### INSTRUCTIONS TO FOLLOW:
Filter these entries, keeping only lines that hold the word "objects".

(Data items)

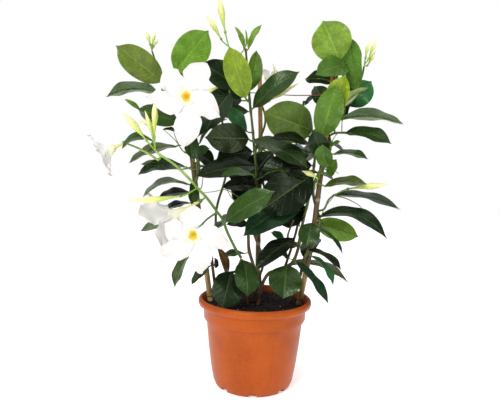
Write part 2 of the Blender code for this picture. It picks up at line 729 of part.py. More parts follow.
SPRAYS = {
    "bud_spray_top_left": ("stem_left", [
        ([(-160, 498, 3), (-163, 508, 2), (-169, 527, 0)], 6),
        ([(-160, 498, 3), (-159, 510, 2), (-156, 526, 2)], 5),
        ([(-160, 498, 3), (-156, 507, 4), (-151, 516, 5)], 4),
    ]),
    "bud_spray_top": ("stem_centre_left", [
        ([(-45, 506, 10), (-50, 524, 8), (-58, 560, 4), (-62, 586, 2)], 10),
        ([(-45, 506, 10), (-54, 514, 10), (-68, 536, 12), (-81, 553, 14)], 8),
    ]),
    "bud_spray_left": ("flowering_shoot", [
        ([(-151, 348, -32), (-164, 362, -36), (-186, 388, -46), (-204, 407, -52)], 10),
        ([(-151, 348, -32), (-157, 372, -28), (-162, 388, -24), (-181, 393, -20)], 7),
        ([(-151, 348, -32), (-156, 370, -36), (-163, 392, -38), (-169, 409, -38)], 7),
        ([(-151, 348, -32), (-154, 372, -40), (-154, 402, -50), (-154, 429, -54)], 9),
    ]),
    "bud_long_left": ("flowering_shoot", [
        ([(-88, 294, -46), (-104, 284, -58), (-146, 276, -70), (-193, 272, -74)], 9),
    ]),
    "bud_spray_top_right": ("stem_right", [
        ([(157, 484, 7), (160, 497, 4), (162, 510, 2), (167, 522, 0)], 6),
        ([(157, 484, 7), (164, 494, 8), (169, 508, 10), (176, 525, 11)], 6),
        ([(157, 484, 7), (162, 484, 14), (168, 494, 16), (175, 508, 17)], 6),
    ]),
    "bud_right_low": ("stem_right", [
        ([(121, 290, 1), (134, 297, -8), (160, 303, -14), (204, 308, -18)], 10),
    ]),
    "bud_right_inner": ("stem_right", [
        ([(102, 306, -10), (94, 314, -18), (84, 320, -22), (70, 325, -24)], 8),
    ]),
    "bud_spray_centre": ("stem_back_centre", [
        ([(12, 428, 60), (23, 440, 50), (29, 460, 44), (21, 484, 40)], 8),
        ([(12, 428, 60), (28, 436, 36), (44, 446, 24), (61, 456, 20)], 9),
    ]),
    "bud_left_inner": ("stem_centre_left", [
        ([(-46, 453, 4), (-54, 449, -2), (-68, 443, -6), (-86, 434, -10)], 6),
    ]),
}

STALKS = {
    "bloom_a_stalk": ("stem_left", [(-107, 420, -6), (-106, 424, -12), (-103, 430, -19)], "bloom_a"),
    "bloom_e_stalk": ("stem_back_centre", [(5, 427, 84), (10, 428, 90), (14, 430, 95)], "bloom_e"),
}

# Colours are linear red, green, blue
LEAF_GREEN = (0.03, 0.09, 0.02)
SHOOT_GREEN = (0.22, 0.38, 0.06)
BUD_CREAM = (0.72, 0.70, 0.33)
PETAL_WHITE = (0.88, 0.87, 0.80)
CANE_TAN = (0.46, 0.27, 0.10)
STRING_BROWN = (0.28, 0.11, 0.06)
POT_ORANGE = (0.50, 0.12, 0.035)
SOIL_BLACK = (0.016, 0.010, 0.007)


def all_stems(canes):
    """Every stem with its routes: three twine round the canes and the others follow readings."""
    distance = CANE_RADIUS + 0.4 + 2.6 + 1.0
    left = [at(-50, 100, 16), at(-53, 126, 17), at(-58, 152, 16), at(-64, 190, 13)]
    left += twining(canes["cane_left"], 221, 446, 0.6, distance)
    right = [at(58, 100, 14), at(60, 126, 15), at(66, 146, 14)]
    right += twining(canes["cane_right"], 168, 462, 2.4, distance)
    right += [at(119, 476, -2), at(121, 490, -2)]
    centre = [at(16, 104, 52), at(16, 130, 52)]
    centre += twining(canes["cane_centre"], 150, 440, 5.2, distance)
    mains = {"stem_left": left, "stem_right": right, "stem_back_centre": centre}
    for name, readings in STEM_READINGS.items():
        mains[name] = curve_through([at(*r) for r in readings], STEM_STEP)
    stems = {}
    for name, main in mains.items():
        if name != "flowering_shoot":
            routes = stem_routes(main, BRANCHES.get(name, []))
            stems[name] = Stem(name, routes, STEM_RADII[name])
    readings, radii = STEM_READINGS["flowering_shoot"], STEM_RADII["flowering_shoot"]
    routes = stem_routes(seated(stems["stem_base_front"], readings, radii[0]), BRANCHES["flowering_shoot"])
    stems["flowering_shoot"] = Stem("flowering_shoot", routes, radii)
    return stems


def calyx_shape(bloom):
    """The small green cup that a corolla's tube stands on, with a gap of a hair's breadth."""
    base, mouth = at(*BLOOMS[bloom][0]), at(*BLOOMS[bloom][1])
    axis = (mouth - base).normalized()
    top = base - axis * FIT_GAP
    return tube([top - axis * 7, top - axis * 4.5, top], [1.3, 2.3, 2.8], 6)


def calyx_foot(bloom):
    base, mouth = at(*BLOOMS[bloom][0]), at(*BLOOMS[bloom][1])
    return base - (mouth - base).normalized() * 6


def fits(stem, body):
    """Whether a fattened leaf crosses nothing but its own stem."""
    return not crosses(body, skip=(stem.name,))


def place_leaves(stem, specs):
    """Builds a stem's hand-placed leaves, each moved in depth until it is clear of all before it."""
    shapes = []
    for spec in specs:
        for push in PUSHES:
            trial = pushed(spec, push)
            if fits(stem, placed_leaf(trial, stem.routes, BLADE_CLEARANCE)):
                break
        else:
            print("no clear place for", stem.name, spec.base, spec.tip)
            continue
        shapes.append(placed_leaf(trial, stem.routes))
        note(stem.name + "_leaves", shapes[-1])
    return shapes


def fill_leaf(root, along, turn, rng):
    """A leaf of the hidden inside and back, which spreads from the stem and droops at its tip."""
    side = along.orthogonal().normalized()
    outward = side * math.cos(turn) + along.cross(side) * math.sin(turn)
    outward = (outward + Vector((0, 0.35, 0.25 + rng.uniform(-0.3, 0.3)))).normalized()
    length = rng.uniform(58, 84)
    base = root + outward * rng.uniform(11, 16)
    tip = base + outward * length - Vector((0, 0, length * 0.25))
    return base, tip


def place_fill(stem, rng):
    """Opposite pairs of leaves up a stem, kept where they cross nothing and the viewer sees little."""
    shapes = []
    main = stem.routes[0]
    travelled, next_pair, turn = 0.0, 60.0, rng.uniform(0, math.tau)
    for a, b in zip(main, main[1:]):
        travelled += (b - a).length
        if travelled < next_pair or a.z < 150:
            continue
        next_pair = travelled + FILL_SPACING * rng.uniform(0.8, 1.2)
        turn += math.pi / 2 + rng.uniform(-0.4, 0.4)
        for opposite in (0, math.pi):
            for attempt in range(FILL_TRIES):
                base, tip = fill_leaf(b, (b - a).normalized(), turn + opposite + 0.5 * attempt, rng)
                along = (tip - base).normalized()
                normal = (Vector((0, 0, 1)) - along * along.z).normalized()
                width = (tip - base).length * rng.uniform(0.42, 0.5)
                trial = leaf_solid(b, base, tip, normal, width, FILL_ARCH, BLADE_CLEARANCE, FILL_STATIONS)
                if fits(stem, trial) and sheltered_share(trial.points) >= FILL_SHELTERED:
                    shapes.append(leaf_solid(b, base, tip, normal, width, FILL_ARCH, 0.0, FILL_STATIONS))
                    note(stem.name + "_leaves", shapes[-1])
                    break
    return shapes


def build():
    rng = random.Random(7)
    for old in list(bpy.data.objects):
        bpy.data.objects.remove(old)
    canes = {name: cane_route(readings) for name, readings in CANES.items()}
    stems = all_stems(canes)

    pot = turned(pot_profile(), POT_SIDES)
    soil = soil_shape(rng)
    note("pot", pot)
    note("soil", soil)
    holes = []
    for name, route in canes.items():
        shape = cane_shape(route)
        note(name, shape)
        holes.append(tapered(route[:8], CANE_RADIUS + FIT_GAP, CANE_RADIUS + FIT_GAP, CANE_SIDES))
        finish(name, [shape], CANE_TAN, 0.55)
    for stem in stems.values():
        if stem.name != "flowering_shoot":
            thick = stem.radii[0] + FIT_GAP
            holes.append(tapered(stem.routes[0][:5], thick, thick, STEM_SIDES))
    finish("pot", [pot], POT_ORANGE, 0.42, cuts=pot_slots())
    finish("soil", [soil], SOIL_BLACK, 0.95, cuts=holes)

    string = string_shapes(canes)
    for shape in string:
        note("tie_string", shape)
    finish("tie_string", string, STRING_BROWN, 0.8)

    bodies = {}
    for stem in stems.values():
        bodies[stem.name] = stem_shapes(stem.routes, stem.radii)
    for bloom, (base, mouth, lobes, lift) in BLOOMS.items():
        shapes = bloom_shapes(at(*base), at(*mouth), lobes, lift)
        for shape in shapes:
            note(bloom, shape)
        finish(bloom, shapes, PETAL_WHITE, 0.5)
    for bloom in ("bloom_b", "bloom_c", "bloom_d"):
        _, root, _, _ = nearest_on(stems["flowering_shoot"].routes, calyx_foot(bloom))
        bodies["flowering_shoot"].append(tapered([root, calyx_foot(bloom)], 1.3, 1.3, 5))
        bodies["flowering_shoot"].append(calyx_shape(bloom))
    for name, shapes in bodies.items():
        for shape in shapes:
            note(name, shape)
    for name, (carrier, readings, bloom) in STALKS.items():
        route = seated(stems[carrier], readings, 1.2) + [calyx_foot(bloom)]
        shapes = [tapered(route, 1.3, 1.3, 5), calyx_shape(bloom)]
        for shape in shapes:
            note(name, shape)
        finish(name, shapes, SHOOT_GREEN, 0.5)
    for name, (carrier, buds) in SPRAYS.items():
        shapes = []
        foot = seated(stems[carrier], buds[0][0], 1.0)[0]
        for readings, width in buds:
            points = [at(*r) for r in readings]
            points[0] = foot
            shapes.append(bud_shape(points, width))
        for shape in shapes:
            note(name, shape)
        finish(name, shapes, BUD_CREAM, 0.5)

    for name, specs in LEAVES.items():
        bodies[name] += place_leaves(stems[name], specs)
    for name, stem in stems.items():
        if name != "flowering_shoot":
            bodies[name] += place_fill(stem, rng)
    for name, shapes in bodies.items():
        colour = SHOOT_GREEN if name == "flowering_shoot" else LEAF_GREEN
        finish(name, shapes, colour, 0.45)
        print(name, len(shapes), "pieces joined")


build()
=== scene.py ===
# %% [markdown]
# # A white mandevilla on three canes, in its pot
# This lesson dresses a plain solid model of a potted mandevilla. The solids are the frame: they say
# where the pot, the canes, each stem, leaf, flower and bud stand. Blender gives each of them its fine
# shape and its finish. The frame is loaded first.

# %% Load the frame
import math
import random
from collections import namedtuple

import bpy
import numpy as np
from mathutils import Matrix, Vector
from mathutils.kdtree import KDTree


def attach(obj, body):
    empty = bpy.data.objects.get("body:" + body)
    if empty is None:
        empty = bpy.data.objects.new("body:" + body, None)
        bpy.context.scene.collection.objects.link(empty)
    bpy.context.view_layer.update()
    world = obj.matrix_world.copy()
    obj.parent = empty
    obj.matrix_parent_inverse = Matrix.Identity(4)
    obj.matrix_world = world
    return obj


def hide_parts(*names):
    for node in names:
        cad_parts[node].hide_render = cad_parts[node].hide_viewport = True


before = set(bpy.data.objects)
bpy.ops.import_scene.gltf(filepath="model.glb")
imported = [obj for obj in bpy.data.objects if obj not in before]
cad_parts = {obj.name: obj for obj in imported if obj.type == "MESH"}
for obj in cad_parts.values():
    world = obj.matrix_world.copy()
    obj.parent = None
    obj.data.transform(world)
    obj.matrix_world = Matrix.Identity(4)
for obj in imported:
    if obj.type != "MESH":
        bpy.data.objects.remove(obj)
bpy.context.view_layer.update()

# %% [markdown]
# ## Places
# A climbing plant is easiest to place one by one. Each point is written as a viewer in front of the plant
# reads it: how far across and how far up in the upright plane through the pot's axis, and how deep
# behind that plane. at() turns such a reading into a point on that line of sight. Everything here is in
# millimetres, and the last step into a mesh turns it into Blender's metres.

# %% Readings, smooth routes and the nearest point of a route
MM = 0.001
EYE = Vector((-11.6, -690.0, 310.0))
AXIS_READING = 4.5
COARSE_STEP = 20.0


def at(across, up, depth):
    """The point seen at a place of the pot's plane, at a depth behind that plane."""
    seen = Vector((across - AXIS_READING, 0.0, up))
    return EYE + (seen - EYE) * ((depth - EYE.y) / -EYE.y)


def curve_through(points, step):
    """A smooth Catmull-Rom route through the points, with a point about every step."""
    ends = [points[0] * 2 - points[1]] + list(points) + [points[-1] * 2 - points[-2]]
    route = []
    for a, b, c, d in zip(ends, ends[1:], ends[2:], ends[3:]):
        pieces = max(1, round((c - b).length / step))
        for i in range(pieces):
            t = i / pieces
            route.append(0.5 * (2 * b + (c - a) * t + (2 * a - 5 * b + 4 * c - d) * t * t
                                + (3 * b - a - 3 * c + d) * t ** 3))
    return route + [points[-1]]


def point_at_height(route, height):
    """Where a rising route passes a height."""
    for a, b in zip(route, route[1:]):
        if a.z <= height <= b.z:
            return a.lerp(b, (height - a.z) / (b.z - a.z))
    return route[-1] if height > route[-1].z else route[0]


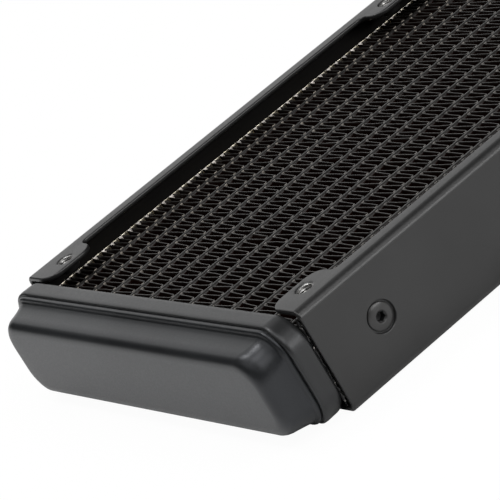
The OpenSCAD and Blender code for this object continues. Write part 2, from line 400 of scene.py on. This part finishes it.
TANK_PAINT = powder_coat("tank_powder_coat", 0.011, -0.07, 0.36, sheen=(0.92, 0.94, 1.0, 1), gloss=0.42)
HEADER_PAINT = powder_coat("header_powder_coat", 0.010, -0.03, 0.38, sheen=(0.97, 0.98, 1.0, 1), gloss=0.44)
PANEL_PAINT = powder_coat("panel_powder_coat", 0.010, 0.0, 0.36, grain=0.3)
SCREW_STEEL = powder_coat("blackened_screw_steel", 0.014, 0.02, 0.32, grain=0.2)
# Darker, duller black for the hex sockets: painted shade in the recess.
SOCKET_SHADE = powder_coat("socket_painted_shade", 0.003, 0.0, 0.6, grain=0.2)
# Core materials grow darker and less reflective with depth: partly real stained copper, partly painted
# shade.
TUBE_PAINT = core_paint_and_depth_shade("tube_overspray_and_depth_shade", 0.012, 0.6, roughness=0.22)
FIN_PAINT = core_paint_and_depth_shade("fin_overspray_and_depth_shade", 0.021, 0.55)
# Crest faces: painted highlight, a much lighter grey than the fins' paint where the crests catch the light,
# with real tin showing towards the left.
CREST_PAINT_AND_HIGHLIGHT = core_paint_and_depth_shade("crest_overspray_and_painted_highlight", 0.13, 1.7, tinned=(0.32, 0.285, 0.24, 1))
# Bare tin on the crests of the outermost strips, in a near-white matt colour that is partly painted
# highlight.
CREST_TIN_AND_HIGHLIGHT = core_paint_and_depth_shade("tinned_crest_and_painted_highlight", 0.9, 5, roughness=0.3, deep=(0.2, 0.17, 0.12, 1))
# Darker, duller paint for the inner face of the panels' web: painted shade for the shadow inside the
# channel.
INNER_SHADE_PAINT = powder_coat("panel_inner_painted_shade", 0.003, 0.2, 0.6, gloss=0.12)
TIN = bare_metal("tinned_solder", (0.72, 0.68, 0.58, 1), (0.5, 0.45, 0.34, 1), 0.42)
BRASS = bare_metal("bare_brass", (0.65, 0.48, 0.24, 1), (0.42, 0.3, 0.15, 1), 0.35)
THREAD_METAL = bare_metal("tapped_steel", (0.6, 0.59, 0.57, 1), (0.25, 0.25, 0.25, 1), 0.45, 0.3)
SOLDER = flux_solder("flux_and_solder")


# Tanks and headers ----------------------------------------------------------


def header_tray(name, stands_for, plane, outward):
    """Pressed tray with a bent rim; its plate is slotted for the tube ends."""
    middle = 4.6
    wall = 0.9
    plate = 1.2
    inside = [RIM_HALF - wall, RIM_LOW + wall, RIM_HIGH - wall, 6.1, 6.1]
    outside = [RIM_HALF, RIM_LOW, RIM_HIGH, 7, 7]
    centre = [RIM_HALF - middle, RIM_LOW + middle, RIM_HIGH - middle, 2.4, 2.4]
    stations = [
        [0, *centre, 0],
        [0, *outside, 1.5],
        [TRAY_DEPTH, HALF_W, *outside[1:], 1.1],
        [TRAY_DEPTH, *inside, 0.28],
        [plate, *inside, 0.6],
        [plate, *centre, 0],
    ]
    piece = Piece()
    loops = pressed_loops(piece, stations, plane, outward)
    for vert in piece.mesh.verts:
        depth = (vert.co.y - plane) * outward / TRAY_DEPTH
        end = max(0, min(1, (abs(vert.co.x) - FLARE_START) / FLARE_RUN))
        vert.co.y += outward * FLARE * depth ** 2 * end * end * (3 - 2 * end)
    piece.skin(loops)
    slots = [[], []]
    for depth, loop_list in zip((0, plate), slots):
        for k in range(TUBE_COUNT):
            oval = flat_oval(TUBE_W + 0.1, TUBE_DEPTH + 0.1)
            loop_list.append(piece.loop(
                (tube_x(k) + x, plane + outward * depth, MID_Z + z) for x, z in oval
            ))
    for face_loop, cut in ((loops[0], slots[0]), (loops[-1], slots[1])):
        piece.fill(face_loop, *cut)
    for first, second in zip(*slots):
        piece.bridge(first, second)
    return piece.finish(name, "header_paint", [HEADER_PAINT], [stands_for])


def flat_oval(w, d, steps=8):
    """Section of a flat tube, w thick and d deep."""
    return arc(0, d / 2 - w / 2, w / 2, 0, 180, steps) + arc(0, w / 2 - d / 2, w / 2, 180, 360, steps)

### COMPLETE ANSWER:
    for old in list(bpy.data.objects):
        bpy.data.objects.remove(old)
    empty = bpy.data.objects.get("body:" + body)
        empty = bpy.data.objects.new("body:" + body, None)
        bpy.context.scene.collection.objects.link(empty)
before = set(bpy.data.objects)
imported = [obj for obj in bpy.data.objects if obj not in before]
        bpy.data.objects.remove(obj)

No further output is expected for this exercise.